Recorded data:
==============================

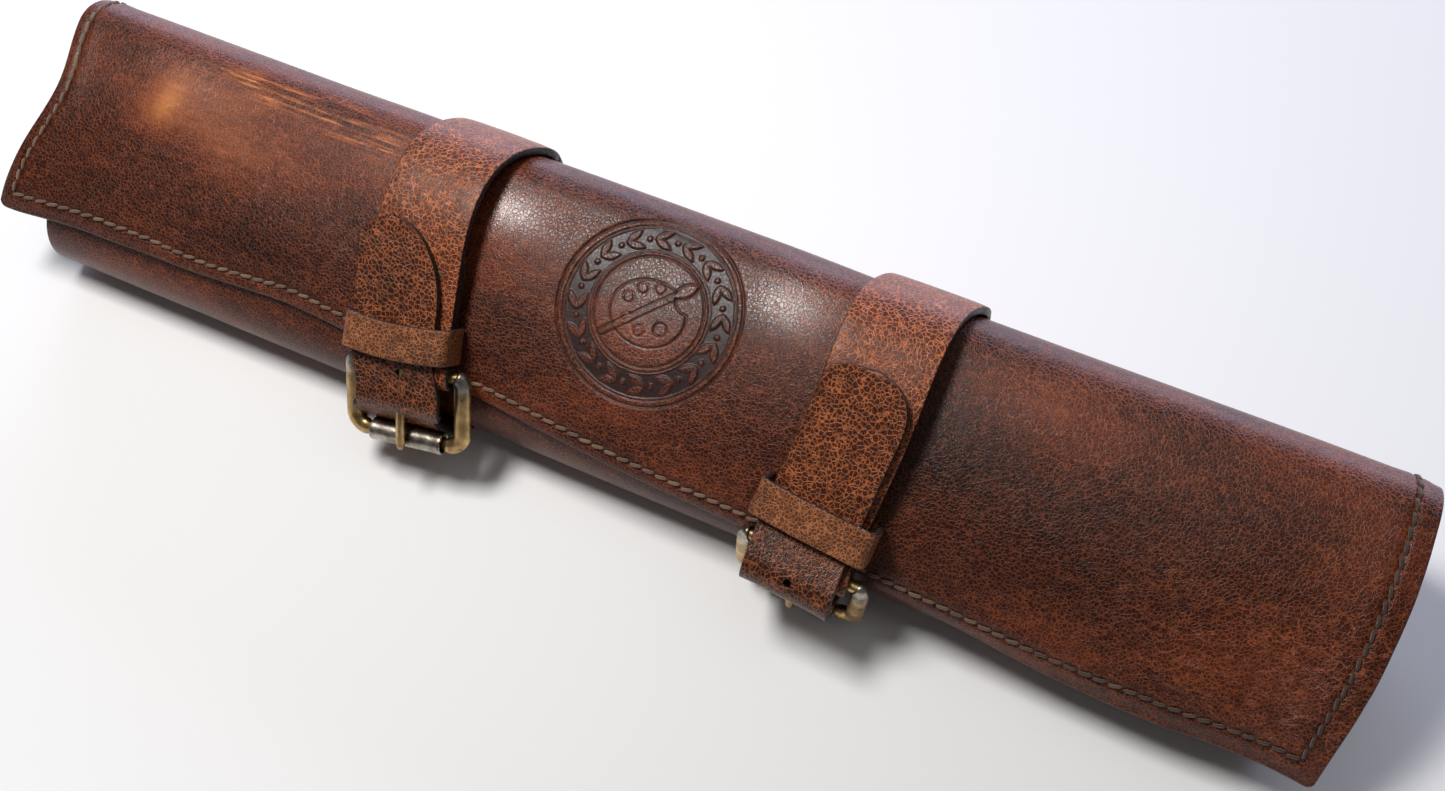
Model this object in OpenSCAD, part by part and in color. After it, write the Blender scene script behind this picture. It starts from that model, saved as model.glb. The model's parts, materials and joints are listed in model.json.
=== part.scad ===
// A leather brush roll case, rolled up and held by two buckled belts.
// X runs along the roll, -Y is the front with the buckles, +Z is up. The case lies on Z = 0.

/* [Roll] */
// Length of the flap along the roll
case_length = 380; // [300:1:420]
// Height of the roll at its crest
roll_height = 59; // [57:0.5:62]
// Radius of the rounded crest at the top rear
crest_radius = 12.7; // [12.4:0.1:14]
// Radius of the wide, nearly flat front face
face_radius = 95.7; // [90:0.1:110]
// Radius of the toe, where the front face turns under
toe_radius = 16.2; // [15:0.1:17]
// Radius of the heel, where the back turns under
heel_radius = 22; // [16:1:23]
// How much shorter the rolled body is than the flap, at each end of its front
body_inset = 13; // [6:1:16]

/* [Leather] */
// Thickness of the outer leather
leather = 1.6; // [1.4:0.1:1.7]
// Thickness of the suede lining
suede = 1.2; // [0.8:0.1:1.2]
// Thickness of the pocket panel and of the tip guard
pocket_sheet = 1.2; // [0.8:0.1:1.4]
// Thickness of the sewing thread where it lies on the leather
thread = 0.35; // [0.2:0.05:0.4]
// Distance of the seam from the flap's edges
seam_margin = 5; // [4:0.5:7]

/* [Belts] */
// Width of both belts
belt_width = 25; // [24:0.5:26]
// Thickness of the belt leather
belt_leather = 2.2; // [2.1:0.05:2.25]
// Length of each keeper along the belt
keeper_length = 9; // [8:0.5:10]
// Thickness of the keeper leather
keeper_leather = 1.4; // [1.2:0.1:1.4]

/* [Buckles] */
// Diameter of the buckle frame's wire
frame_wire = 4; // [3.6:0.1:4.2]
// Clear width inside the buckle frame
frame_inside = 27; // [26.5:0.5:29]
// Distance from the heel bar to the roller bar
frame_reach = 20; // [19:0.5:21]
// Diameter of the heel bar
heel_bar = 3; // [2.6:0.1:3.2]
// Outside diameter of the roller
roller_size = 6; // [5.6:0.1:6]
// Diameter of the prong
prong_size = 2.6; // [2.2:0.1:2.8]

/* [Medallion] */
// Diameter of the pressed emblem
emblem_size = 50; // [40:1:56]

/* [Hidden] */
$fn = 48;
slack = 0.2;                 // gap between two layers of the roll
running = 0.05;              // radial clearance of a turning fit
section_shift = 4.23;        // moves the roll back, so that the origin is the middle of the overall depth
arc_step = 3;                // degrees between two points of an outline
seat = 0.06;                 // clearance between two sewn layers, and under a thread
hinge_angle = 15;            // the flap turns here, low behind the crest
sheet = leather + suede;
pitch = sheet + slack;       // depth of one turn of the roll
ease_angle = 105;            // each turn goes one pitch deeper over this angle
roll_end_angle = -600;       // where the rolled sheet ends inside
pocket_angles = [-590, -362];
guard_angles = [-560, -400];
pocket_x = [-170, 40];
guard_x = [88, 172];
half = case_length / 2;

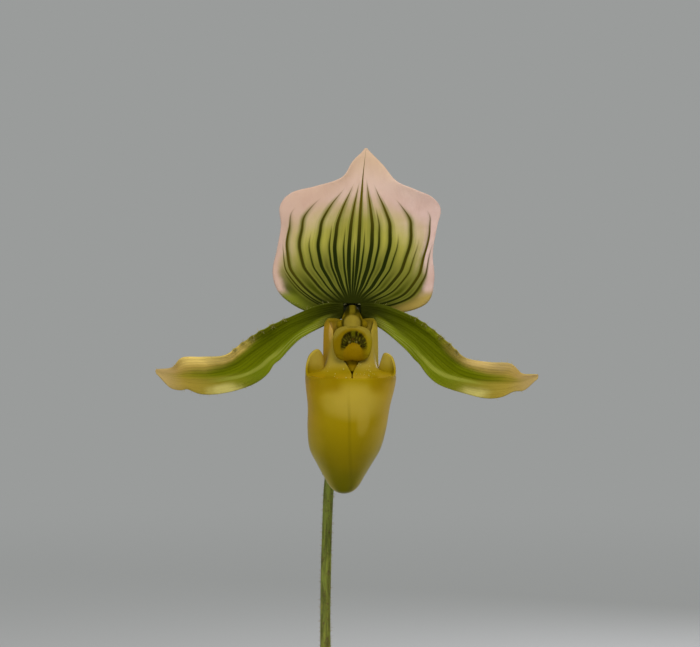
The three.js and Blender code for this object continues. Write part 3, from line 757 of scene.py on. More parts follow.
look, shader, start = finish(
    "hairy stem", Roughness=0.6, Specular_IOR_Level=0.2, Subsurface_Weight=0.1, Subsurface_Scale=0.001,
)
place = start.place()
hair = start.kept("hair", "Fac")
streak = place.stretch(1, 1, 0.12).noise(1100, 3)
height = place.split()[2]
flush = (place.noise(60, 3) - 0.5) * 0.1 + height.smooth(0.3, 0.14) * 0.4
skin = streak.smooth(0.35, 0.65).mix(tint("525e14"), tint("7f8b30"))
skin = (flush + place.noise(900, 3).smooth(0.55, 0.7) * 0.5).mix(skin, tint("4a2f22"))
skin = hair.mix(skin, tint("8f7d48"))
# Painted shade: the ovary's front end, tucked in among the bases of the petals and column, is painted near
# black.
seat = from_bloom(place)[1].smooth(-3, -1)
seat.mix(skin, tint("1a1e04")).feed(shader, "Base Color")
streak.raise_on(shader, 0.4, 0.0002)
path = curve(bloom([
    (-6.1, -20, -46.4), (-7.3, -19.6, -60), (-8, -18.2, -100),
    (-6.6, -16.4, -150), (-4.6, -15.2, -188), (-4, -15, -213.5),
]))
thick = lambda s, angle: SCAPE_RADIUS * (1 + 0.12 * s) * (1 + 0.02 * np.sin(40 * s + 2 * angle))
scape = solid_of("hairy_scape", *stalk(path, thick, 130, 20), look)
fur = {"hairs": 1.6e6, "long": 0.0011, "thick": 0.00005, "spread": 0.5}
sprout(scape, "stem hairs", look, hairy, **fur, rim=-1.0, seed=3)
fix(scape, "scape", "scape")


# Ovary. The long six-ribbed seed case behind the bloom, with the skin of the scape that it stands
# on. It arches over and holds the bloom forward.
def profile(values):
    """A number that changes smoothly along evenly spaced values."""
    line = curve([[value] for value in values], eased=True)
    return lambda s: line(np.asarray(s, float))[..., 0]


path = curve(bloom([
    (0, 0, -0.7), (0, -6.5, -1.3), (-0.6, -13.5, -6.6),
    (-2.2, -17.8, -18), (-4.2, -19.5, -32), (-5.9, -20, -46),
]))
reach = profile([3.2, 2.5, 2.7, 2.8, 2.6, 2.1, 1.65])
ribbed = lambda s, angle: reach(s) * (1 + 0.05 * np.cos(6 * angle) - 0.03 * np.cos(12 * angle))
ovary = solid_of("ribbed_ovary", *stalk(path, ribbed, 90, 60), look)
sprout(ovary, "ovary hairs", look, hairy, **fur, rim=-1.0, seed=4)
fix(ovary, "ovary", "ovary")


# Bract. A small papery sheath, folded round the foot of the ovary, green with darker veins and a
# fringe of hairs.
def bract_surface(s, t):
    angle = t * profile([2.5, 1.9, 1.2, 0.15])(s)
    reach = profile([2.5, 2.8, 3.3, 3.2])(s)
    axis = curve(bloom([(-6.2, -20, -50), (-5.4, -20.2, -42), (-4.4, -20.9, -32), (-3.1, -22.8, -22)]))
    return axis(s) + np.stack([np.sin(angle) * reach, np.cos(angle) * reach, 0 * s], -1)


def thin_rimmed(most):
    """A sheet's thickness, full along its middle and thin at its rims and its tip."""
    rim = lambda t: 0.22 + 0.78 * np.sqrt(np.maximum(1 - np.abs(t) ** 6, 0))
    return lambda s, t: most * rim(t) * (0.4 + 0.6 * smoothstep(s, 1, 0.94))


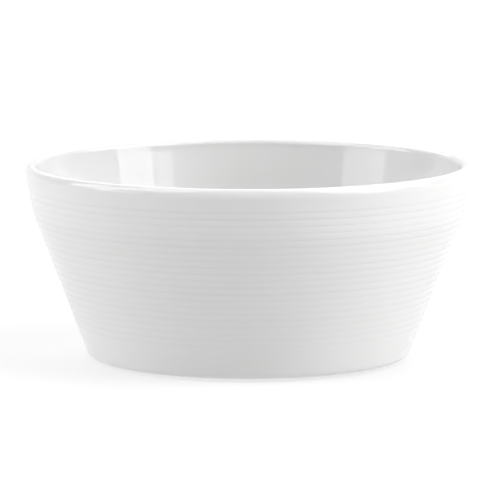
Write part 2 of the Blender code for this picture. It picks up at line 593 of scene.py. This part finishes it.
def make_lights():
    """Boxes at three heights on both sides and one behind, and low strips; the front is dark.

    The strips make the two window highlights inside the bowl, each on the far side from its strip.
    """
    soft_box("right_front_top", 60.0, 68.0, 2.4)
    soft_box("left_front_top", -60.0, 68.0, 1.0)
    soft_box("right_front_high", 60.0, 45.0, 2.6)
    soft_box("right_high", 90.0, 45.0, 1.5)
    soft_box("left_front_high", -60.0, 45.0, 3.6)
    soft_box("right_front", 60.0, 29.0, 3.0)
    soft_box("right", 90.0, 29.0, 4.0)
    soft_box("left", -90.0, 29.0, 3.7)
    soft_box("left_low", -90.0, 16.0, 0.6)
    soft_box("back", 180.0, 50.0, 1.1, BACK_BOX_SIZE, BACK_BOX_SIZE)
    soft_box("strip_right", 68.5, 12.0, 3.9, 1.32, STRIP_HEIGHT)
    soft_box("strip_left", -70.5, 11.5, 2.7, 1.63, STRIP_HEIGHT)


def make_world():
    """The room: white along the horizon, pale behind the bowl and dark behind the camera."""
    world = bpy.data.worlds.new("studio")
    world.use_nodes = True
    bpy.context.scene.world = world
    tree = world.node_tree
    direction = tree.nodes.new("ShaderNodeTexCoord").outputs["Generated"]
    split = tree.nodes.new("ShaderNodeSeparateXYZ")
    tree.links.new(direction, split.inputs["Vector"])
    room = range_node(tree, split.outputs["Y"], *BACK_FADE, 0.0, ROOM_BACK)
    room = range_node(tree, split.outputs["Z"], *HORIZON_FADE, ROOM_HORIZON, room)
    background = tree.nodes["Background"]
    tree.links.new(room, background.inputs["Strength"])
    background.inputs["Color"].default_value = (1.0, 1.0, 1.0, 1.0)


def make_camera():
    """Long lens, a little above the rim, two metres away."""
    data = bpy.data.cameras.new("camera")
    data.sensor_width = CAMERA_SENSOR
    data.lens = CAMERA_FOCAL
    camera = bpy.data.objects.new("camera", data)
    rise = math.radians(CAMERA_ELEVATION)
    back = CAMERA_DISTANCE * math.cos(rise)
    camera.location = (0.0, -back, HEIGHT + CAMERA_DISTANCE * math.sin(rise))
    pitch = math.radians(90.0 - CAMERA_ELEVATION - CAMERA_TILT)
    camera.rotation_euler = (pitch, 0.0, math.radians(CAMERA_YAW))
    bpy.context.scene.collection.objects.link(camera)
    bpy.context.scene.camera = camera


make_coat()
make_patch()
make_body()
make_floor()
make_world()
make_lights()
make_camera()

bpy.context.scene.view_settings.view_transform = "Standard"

==============================

WORK TO COMPLETE:
Repeat, character for character, the lines of the material above from the line with "Write part 2" through the line with "1.0, 1.0, 1.0)".

THE SOLUTION:
Write part 2 of the Blender code for this picture. It picks up at line 593 of scene.py. This part finishes it.
def make_lights():
    """Boxes at three heights on both sides and one behind, and low strips; the front is dark.

    The strips make the two window highlights inside the bowl, each on the far side from its strip.
    """
    soft_box("right_front_top", 60.0, 68.0, 2.4)
    soft_box("left_front_top", -60.0, 68.0, 1.0)
    soft_box("right_front_high", 60.0, 45.0, 2.6)
    soft_box("right_high", 90.0, 45.0, 1.5)
    soft_box("left_front_high", -60.0, 45.0, 3.6)
    soft_box("right_front", 60.0, 29.0, 3.0)
    soft_box("right", 90.0, 29.0, 4.0)
    soft_box("left", -90.0, 29.0, 3.7)
    soft_box("left_low", -90.0, 16.0, 0.6)
    soft_box("back", 180.0, 50.0, 1.1, BACK_BOX_SIZE, BACK_BOX_SIZE)
    soft_box("strip_right", 68.5, 12.0, 3.9, 1.32, STRIP_HEIGHT)
    soft_box("strip_left", -70.5, 11.5, 2.7, 1.63, STRIP_HEIGHT)


def make_world():
    """The room: white along the horizon, pale behind the bowl and dark behind the camera."""
    world = bpy.data.worlds.new("studio")
    world.use_nodes = True
    bpy.context.scene.world = world
    tree = world.node_tree
    direction = tree.nodes.new("ShaderNodeTexCoord").outputs["Generated"]
    split = tree.nodes.new("ShaderNodeSeparateXYZ")
    tree.links.new(direction, split.inputs["Vector"])
    room = range_node(tree, split.outputs["Y"], *BACK_FADE, 0.0, ROOM_BACK)
    room = range_node(tree, split.outputs["Z"], *HORIZON_FADE, ROOM_HORIZON, room)
    background = tree.nodes["Background"]
    tree.links.new(room, background.inputs["Strength"])
    background.inputs["Color"].default_value = (1.0, 1.0, 1.0, 1.0)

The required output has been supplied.